The word Block and Chain were used separately in Satoshi Nakamoto original’s paper but were eventually popularized as a single word, The BLOCKCHAIN, by 2016. Blockchain is a system of recording information in a way that makes it difficult or impossible to change, hack or cheat the system. A blockchain is essentially a digital ledger or transaction that is duplicated and distributed across the entire network of computer systems on the blockchain.
Each block in the chain contains a number of transactions, and every time a new transaction occurs on the blockchain, a record of that transaction is added to every participant's ledger. Blockchain is a constantly growing ledger that keeps a permanent record of all the transactions that have taken place in a secure, chronological, and immutable way.
Ledger: It is a file that is constantly growing.
Permanent: It means once the transaction goes inside a blockchain, you can put up it permanently in the ledger.
Secure: Blockchain places information in a secure way. It uses very advanced cryptography to make sure that the information is locked inside the blockchain.
Chronological: Chronological means every transaction happens after the previous one.
Immutable: It means as you build all the transactions onto the blockchain, the ledger can never be changed.
The term Smart Contract was first used by Nick Szabo in 1997 long before Bitcoin was created. He is a computer scientist, law scholar, and cryptographer but in simple terms: he wanted to use a distributed ledger (A record-keeping system, ledger maintains participant's identities anonymously.) now, a smart contract is just like contracts in the real world but the only difference is that they are entirely digital.

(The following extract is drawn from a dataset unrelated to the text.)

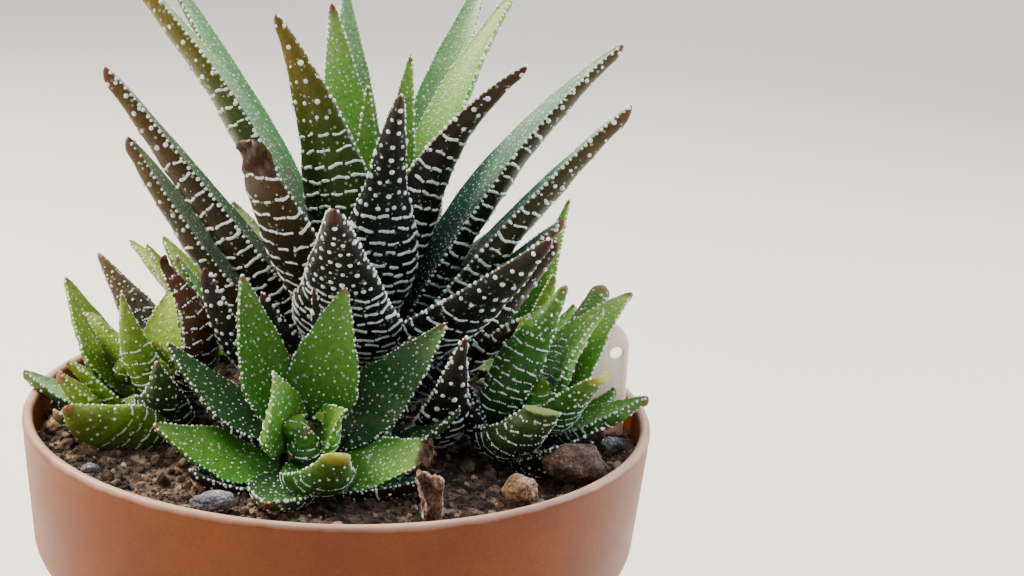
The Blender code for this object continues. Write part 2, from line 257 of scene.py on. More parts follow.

In fact, a smart contract is actually a tiny program that is stored inside a blockchain with the smart contract we can build a similar system that doesn’t require a third party. In smart contracts, there is no use of third parties because it is a decentralized procedure. In simple terms, we can say that "Smart Contracts" are a piece of code written in some specific language like Solidity or Vype and are deployed on blockchain to give raise to trustlessness or unbreakable promises and many more.
In normal contracts, if two parties want to contract but in between theirs some authority or we can say centralized procedure or third-party contract will be executed and it takes a lot of time but in smart contracts, there is no use of third-party because it is decentralized procedure directly contract with each other.